A week ago, Media Bistro’s TVNewser blog reported that the Clinton campaign may have objected to the possible scheduling of a debate on the first night of Passover (although the blog was tentative on this point, suggested other possible motives and issued an update that the holiday’s first night was only one of the nights under consideration).

Meanwhile, Barack Obama is casting his lot with Purim (which, as the JTA notes, is “a holiday that has rarely if ever been commemorated by any other candidate or Congress member.”)
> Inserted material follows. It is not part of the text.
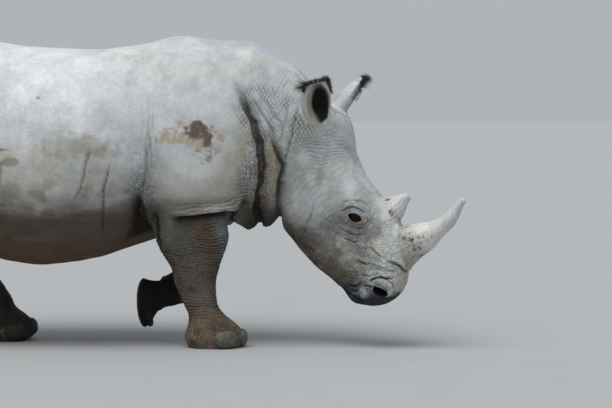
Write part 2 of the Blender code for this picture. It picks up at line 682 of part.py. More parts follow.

Yesterday, Obama issued the following statement:

Michelle and my daughters and I want to wish all members of the Jewish community a joyous Purim celebration. Purim is a festive time for families, and especially children, with wonderful traditions of dressing in costume, carnivals and games, and giving gifts of food to friends and loved ones. It is also the time when Jews listen to the reading of the Megillah, the story of Queen Esther and her uncle Mordechai saving the Jews of ancient Persia from destruction. Even as the parties are held, the songs are sung, and the noisemakers are rattled, the history of a people that has had to fight for its survival, remains at the heart of the Purim story. In our day, the celebration is mingled with a determination to ensure that Israel remains safe and strong, that we fight anti-Semitism wherever it occurs, and that the American Jewish community continues to play such an active and vital role in the life of our nation. To Jews across the country and throughout the world, we send our warm greetings for a happy Purim.

While the Obama campaign displays its deft, Mordecai-like understanding of the Festival of Lots, the JTA is suggesting that the presumptive GOP nominee John McCain has committed a “Purim gaffe.”

In a brief titled “Lieberman corrects McCain’s Purim gaffe,” the JTA reports:

U.S. Sen. John McCain (R-Ariz.) said Purim is the Jewish version of Halloween during his Israel visit.

McCain was corrected by Sen. Joseph Lieberman (I-Conn.), one of the Republican presidential nominee’s chief supporters who accompanied him on the trip, according to MSNBC.

In a news conference Wednesday with Israeli Defense Minister Ehud Barak following a tour of the besieged southern Israeli city of Sderot, McCain had noted the impact of continued rocket fire on the city’s children.

“As they celebrate their version of Halloween here, they are somewhere close to a 15-second warning, which is the amount of time they have from the time the rocket is launched to get to safety,” McCain said. “That’s not a way for people to live obviously.”

Lieberman at the news conference said the fault was his, as he had compared the two holidays in explaining its significance to McCain.